Жуть, решившая не сползать в сырость и грязь, сидела на луке седла. Нахохлившаяся, мокроперая и злящаяся. Последний день в пути она спала. И сейчас, разбуженная, колготила, скрежеща когтями, по медной обивке седла и кошмарила все вокруг. Жуткая боевая Жуть.
Морхольд достал из переметной сумы балаклаву, растянул на лицо. До первых кордонов она ему точно поможет добраться. А там война план покажет. Если он не ошибся, а это вряд ли, уже вот-вот должны начать говорить минометы.
На след Бригады он напоролся позавчера. Стоянка у них не отличалась скрытностью. Да и тяжело спрятать место, где ворочались, вставая на ночлег, двести с гаком мужиков, лошадей и обоз. Не говоря про колею, проложенную широкими покрышками БТРа и идущего за ним наливника.

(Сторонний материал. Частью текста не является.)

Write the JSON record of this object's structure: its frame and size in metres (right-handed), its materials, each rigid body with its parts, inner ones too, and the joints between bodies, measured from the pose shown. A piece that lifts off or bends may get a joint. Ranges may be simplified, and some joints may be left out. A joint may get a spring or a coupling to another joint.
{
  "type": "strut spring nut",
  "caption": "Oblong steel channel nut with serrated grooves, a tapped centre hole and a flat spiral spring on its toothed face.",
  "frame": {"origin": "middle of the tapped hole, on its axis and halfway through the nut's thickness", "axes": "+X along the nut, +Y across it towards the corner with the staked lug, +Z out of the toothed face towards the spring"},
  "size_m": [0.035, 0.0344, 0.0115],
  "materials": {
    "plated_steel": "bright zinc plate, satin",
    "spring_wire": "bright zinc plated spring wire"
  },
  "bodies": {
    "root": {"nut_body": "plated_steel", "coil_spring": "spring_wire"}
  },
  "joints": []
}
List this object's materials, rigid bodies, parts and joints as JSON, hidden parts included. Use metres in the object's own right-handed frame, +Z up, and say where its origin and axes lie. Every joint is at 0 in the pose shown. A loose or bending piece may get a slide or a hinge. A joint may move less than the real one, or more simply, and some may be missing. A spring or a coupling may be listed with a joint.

И если он хотя бы немного стал разбираться в следах, то минометчики вчера вечером должны были добраться до Джемете. Костер, найденный им в грабовой рощице, оказался теплым. А отпечаток от брошенных плит спутать с чем-то другим он не мог. Кто знает, может, какие-то два дурака проштрафились и их заставили переть часть пути с «плитами» за спиной? Сложно объяснить это как-то еще, ведь в обозе хватало повозок.
К сожалению, Морхольд оказался прав. Со стороны моря, кашляя, донеслись звуки разрывов. Били восемьдесят вторыми минами, внахлест, стараясь закинуть их как можно больше. Если запас мин достаточный, осажденных ждет страшное дело.
Морхольд проверил оружие. Итак, что там у него имеется перед, скорее всего, последним боем в его никчемной и глупой жизни? Ну, как… хватит, чтобы войти в Валхаллу гордо, с тенями врагов, идущих за плечом.
Большой пожарный топор. Мачете. Обрез двустволки, найденный у седла одной из кобылок, и десять патронов к нему. Один он спалил, проверяя и обрез, и боеприпасы. АК и шесть полных магазинов по тридцать. Для разминки хватит по самое не балуй. А там, если пойдет как надо, разживется.